About two years ago I started getting massive headaches that would last for a week or two. I could not function at all. I continued riding for a year with frequent headaches. My doctor had advised me to cut back on my riding when they first started, but cycling was my life, and after a year of pain I gave in and stopped riding more than 10 miles a day and no racing. No one wants to go 8 mph when they can go going 22 mph!

That was a year ago. This winter was very depressing. My pain levels were out of control and I had to ask the doctors for some medication. It sucked being back on pain pills. My mental health was really going downhill. I had lost most of my hope.
I broke down and started a fundraiser to raise money for a recumbent bike. Because I had operations on my neck, and had a feeding tube for so long, seventeen years too long, and had lost too much muscle mass, the riding position of my road bike was hurting my neck. The recumbent fixed all of that.
Instantly I was back in the saddle. Within a few weeks I was up to doing four 40 mile rides in ten days. The world went from a dark painful place where I saw little hope to one where I could dream again, dream about adventures, and a better life for my daughter.

Because of my recumbent bike I was able to stop taking the pain medication and will be doing my ride pain medication free. I still have pain, but no pain while cycling and nothing feels better than a fifty mile bike ride. 

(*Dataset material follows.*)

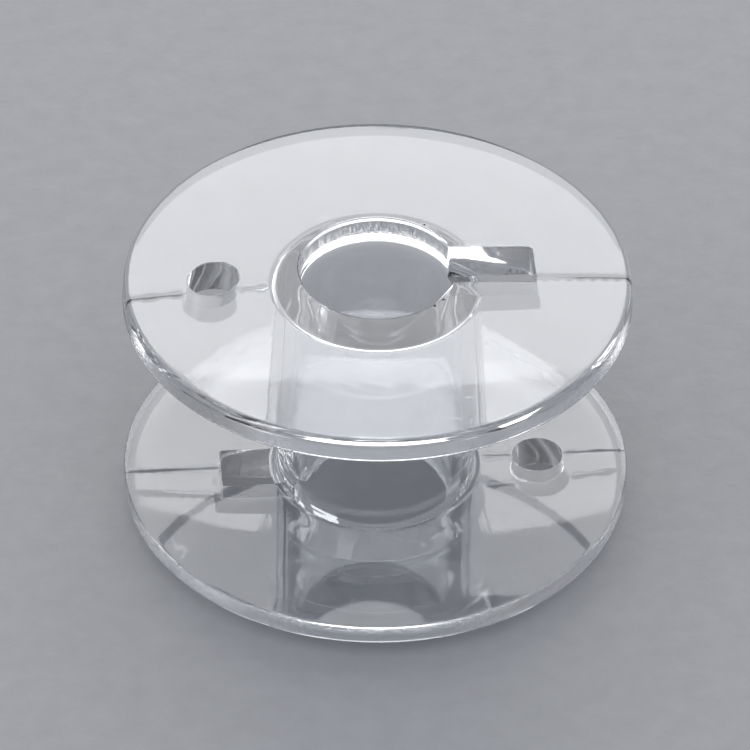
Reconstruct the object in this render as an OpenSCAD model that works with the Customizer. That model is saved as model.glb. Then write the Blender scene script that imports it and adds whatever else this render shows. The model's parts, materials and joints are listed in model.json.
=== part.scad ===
// Empty flanged bobbin for a domestic sewing machine, in clear moulded plastic.
// Two domed flanges on a hollow barrel. Each flange has a winder notch that
// opens into the bore and, opposite it, one thread hole. The lower flange is
// the upper flange turned over about the Y direction at mid height.
// Frame: +Z runs along the bore, the origin is on the bore axis at the plane
// of the bottom land, and +X passes through the notch of the upper flange.

/* [Overall] */
// Outside diameter of both flanges
flange_d = 20.3; // [19:0.1:22]
// Height from the bottom land to the top land
overall_h = 11.7; // [11:0.1:13]

/* [Flanges] */
// Thickness of a flange at its rim
rim_t = 0.95; // [0.8:0.05:1.2]
// Rise of the domed outer face from the rim to the land around the bore
dome_rise = 0.64; // [0.3:0.02:0.8]
// Radius of the rounded outer corner of the rim
rim_round = 0.33; // [0.1:0.01:0.5]

/* [Barrel] */
// Diameter of the bore
bore_d = 6.2; // [5.8:0.05:6.4]
// Radius of the rounded lead-in at each end of the bore
lead_in = 0.15; // [0.05:0.05:0.3]
// Outside diameter of the barrel between the flanges
barrel_d = 7.9; // [7.4:0.1:8.6]
// Radius of the fillet where the barrel meets a flange
root_fillet = 0.35; // [0.1:0.05:0.6]

/* [Winder notch] */
// Width of the notch
notch_w = 2.2; // [1.6:0.1:2.6]
// Distance from the bore axis to the closed end of the notch
notch_reach = 6.25; // [5.6:0.05:7]
// Corner radius at the closed end of the notch
notch_corner = 0.12; // [0.05:0.01:0.3]

/* [Thread hole] */
// Diameter of the thread hole
hole_d = 2.05; // [1.2:0.05:2.4]
// Distance from the bore axis to the centre of the thread hole
hole_pos = 6.55; // [6:0.05:7.5]

/* [Hidden] */
$fn = 96;
flange_color = [0.84, 0.86, 0.90, 0.45];
barrel_color = [0.78, 0.80, 0.85, 0.45];

// how far cutting shapes run past the faces they cut
margin = 1;
// small drop of the notch tool below a flange's inner face
overlap = 0.01;

flange_r = flange_d / 2;
bore_r = bore_d / 2;
barrel_r = barrel_d / 2;
// the collar is the end of the barrel inside a flange; its end face is the land
collar_r = barrel_r + root_fillet;

// inner faces of the flanges, which bound the winding space
flange_t = rim_t + dome_rise;
gap_bottom = flange_t;
gap_top = overall_h - flange_t;

// sphere of the domed face, through the land edge and the rim
dome_drop = ((pow(flange_r, 2) - pow(collar_r, 2)) / dome_rise + dome_rise) / 2;
dome_z = overall_h - dome_drop;
dome_r = norm([dome_drop, collar_r]);

// centre of the rim's rounded corner, tangent to the dome and to the rim wall
corner_r = flange_r - rim_round;
corner_dist = dome_r - rim_round;
corner_z = dome_z + sqrt(pow(corner_dist, 2) - pow(corner_r, 2));
// scale from the dome centre that carries the corner centre past the dome
past_dome = 1 + 2 * rim_round / corner_dist;

// half section of a flange ring, outside the barrel's collar
module flange_section() {
    // rim wall, up to the start of the rounded corner
    polygon([
        [collar_r, gap_top],
        [flange_r, gap_top],
        [flange_r, corner_z],
        [collar_r, corner_z]
    ]);
    // web under the dome
    intersection() {
        polygon([
            [collar_r, gap_top],
            [corner_r, gap_top],
            [corner_r, corner_z],
            [corner_r * past_dome, dome_z + (corner_z - dome_z) * past_dome],
            [collar_r, overall_h + margin]
        ]);
        translate([0, dome_z]) circle(r = dome_r, $fn = 720);
    }
    // rounded corner
    translate([corner_r, corner_z]) circle(r = rim_round);
}

// plan of the notch, from the bore axis to its closed end with rounded corners
module notch_plan() {
    corner_x = notch_reach - notch_corner;
    corner_y = notch_w / 2 - notch_corner;
    translate([0, -notch_w / 2]) square([corner_x, notch_w]);
    translate([0, -corner_y]) square([notch_reach, 2 * corner_y]);
    for (side = [-1, 1])
        translate([corner_x, side * corner_y])
            circle(r = notch_corner, $fn = 32);
}

// cuts upward from the inner face of the upper flange
module notch_tool() {
    translate([0, 0, gap_top])
        linear_extrude(height = flange_t + margin)
            notch_plan();
}

// a flange in the upper position
module flange() {
    difference() {
        rotate_extrude() flange_section();
        translate([0, 0, -overlap]) notch_tool();
        translate([-hole_pos, 0, gap_top - margin])
            cylinder(h = flange_t + 2 * margin, d = hole_d);
    }
}

// half section of the barrel: a tube with a collar at each end, filleted into
// the flanges, and a rounded lead-in at each end of the bore
module barrel_section() {
    fillet_bottom = gap_bottom + root_fillet;
    fillet_top = gap_top - root_fillet;
    difference() {
        translate([bore_r, 0]) square([collar_r - bore_r, overall_h]);
        // winding space, with the two root fillets left in its corners
        translate([barrel_r, fillet_bottom])
            square([collar_r, fillet_top - fillet_bottom]);
        for (z = [fillet_bottom, fillet_top])
            translate([collar_r, z]) circle(r = root_fillet);
        // corner blocks of the two lead-ins
        for (z = [-margin, overall_h - lead_in])
            translate([bore_r - margin, z])
                square([margin + lead_in, margin + lead_in]);
    }
    // rounds of the two lead-ins
    for (z = [lead_in, overall_h - lead_in])
        translate([bore_r + lead_in, z]) circle(r = lead_in);
}

// swaps top and bottom, and +X and -X
module turn_over() {
    translate([0, 0, overall_h]) rotate([0, 180, 0]) children();
}

module upper_flange() {
    color(flange_color) flange();
}

module barrel() {
    color(barrel_color)
        difference() {
            rotate_extrude() barrel_section();
            notch_tool();
            turn_over() notch_tool();
        }
}

module lower_flange() {
    color(flange_color) turn_over() flange();
}

upper_flange();
barrel();
lower_flange();
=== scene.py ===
"""Empty clear plastic sewing bobbin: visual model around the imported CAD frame.

The bobbin stands on the floor with its bore along Z. The upper flange has a notch that opens
into the bore towards +X, and a thread hole on the X axis. Only the upper half is modelled; the
lower half is the same skin turned over about the Y axis at mid height.
Shapes are worked out in millimetres and written to the meshes in metres.
"""
import json
import math

import bmesh
import bpy
from mathutils import Matrix, Vector
from mathutils.geometry import delaunay_2d_cdt


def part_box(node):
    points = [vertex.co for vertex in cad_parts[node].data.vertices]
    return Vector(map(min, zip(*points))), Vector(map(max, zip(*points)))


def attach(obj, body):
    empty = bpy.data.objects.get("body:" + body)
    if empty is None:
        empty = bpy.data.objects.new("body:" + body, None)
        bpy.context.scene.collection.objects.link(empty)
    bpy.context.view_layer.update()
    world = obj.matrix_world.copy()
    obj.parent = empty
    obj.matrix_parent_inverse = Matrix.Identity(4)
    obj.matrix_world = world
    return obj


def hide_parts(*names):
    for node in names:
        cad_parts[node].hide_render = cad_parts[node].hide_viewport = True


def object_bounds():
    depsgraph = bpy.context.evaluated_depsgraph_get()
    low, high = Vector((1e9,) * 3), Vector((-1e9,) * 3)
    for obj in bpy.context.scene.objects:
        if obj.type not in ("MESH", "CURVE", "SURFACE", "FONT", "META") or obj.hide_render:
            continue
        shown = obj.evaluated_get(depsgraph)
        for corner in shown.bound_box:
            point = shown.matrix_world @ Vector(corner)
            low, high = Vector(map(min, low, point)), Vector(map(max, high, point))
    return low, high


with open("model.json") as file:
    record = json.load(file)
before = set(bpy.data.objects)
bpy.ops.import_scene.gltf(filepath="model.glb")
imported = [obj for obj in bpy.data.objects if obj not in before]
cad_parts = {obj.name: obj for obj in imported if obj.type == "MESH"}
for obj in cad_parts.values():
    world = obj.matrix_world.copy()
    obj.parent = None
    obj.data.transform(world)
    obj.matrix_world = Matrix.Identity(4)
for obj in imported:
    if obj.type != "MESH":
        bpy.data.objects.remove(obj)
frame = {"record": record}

cad_lo, cad_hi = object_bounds()

# ---------------------------------------------------------------- sizes, in mm
MM = 0.001                                  # one millimetre in metres
MOUNTS = {mount["name"]: mount for mount in frame["record"]["mounts"]}

HEIGHT = 1000.0 * cad_hi[2]                 # from land to land
FLANGE_R = 0.5 * (1000.0 * cad_hi[0] - 1000.0 * cad_lo[0])
COLLAR_R = 1000.0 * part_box("barrel")[1][0]  # seam between barrel and flange
INNER_Z = 1000.0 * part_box("upper_flange")[0][2]  # inner face of the upper flange
BORE_R = MOUNTS["bore"]["dims"]["r_mm"]
HOLE_R = MOUNTS["upper_thread_hole"]["dims"]["r_mm"]
HOLE_X = 1000.0 * MOUNTS["upper_thread_hole"]["pos_m"][0]

DOME_RISE = 0.64                            # from the flange radius up to the land
BLEND = 0.25                                # half width of the blend from land to dome
BLEND_FADE = 2.0                            # radial length over which its height step fades
FILLET = 0.35                               # root fillet under the collar
HUB_R = COLLAR_R - FILLET
NOTCH_HALF, NOTCH_END, NOTCH_CORNER = 1.10, 6.25, 0.12  # half width, far end in X, corner radius
MOUTH_R = 0.13                              # plan radius where the notch meets the bore
EDGE = 0.055                                # rounded edge of notch and hole
LEAD = 0.15                                 # larger rounded edge of the bore
LEAD_BLEND = math.radians(13)               # arc over which EDGE grows to LEAD
RIM_ROUND = 0.33                            # rounded outer corner of the rim
WALL_R = FLANGE_R - 0.030                   # rim wall, inside the flash line
DRAFT = math.tan(math.radians(0.35))        # slope of the inner faces, away from the X axis
DRAFT_FLAT = 0.03                           # half width of the level strip along the X axis
DRAFT_FADE = 0.5                            # height over which the rim takes up the draft
RIDGE = 0.018                               # height of the parting line

# mesh steps
BASE_STEPS, RIM_STEPS, HOLE_STEPS = 240, 400, 96   # around the bore and barrel, rim, hole
EDGE_STEPS, ROUND_STEPS, FILLET_STEPS, TUBE_STEPS = 5, 8, 7, 6
CUT_STATIONS = (0.34, 0.67)                 # extra rings up the walls of notch, bore and hole
SLACK = 0.002                               # tolerance when sorting triangles at an outline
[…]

So I planned this project: the film and the ride to make it happen.  It started with the burning desire to ride every day and ride far, and I realized that if I can do that while accomplishing something even greater, than so much the better!  I started talking about the ride with a few of my Facebook friends who wanted to connect, and then I realized that this trip could be so much more and I decided to make it an Epic Adventure and turn it into a documentary about our lives.

Thankfully a few believed in me and Atos Medical put up money and medical equipment to make a 30 day ride happen. With this small ride I hope to gain enough momentum and gather enough support to spend a year or two riding around the entire world with my family, completing the filming for a feature length documentary along the way!